For Steven Cowley, ITER is the experiment that will provide the demonstration that fusion is the next global energy source.
"There are moments in history where people present in a certain room ... a certain place ... are conscious of living a moment of great transition. Let me tell you, ITER will be one of those."
Steven Cowley*, one of the world's leading experts and fusion science, is convinced that fusion is the perfect way to make energy. With the near unlimited availability of raw materials (sea-based stores of deuterium and lithium could cover fusion needs for 60 billion and 30 million years, respectively) and the potential to produce huge amounts of carbon-free energy with almost no environmental impact, fusion is too good not to pursue.
"Once we figure out how to do it in a commercially viable way," he says, "fusion will dominate world energy production."

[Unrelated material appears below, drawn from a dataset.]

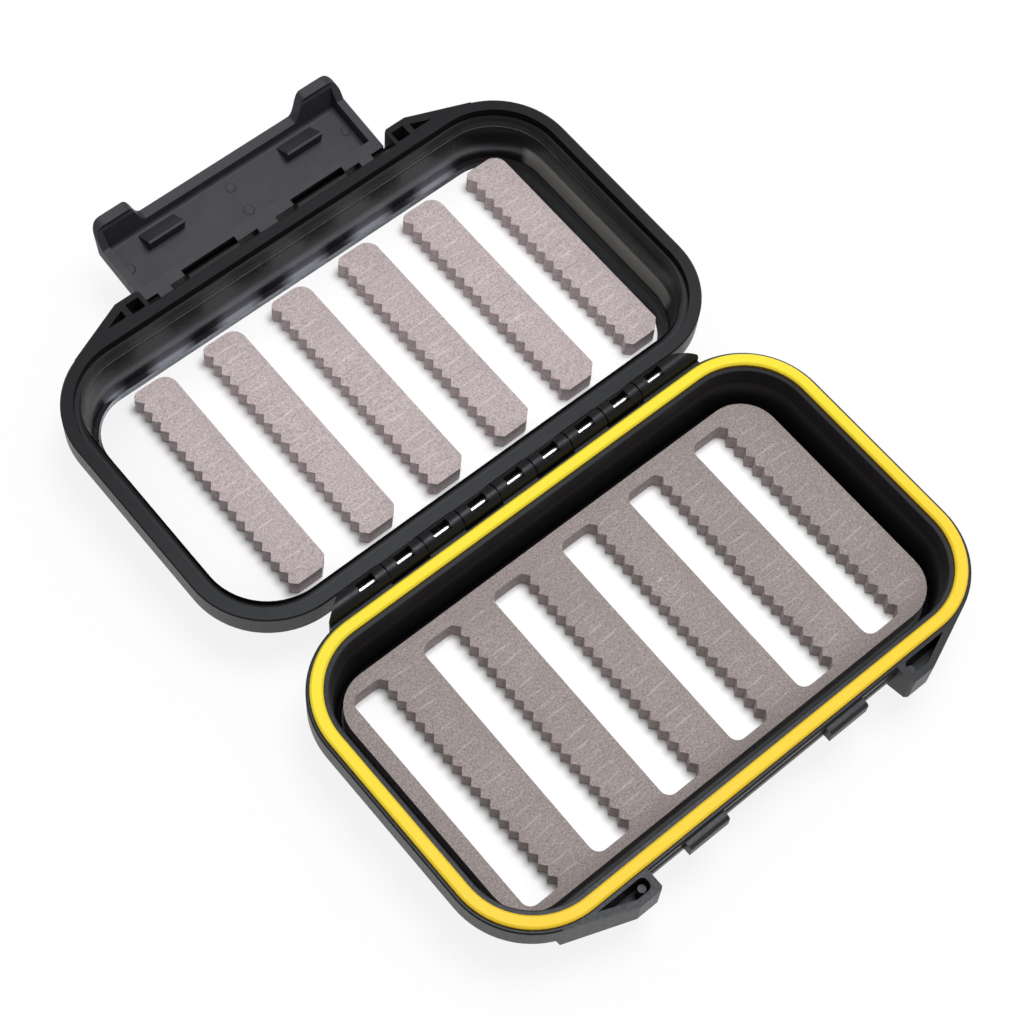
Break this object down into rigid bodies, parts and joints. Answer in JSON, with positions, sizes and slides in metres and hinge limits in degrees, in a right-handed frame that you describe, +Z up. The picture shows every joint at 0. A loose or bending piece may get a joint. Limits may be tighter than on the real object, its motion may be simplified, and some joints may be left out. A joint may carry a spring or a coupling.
{
  "type": "fly box",
  "caption": "Black waterproof fly box, open flat: gasketed tray with a slotted foam sheet, lid with serrated foam strips, and a hinged latch.",
  "frame": {"origin": "centre of the tray's underside", "axes": "+X along the hinge, +Y from the tray to the opened lid, +Z up out of the open halves"},
  "size_m": [0.12, 0.1707, 0.0213],
  "materials": {
    "shell_black": "satin moulded plastic",
    "latch_grey": "matt moulded plastic",
    "gasket_yellow": "smooth soft rubber",
    "pin_steel": "ground",
    "foam_grey": "closed-cell foam",
    "liner_white": "thin smooth sheet"
  },
  "bodies": {
    "tray": {"tray": "shell_black", "gasket": "gasket_yellow", "hinge_pin": "pin_steel", "tray_liner": "liner_white", "tray_foam": "foam_grey"},
    "lid": {"lid": "shell_black", "lid_liner": "liner_white", "lid_foam_strip_1": "foam_grey", "lid_foam_strip_2": "foam_grey", "lid_foam_strip_3": "foam_grey", "lid_foam_strip_4": "foam_grey", "lid_foam_strip_5": "foam_grey", "lid_foam_strip_6": "foam_grey"},
    "latch": {"latch": "latch_grey"}
  },
  "joints": [
    {"name": "lid_hinge", "type": "hinge", "parent": "tray", "child": "lid", "pos_m": [0, 0.03775, 0.017], "axis": [1, 0, 0], "range_deg": [0, 179.15]},
    {"name": "latch_hinge", "type": "hinge", "parent": "lid", "child": "latch", "pos_m": [0, 0.11332, 0.01302], "axis": [1, 0, 0], "range_deg": [-18, 82.05]}
  ]
}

The difficulty, of course, is that fusion is incredibly hard to do. Although scientists have been able achieve deuterium-tritium in the laboratory—including Cowley's laboratory in the UK at Culham—they have not yet been able to sustain it. "That's where ITER comes in," Cowley told the 300 participants to the "Fusing the Project World" project management conference
held at the ITER Organization on 4 September.
"We'll have achieved the ITER Baseline once we've been able to produce 500 MW of fusion energy at a flat-top burn of 400 seconds," he stressed to the audience. "But our best models predict that at that level, beyond 400 seconds, we may be able to turn off external heating because the plasma is sustained by the reaction itself. If that is achieved it would be the world's first ignited plasma and the demonstration that fusion is the next global energy source."
Reaching that historic milestone in what he describes as "one of the most amazing pieces of technology built in the 21st century" is a critical step on the road to achieving fusion energy. Following that, a lot of engineering will still be necessary to get the reactor to a stage where it is commercially viable. "ITER is an experiment, not a power station," he stressed. "We need to find out exactly how things behave when you take them to a certain level."
"When ITER achieves the first self-sustained fusion burn I hope to be sitting in the control room. A little older—in fact, perhaps a lot older—but for me as a scientist, it will probably be the crowning moment of my lifetime."
* Steven Cowley is Chief Executive Officer of the United Kingdom Atomic Energy Authority and Head of EURATOM/CCFE Fusion Association, which hosts the JET and MAST tokamaks.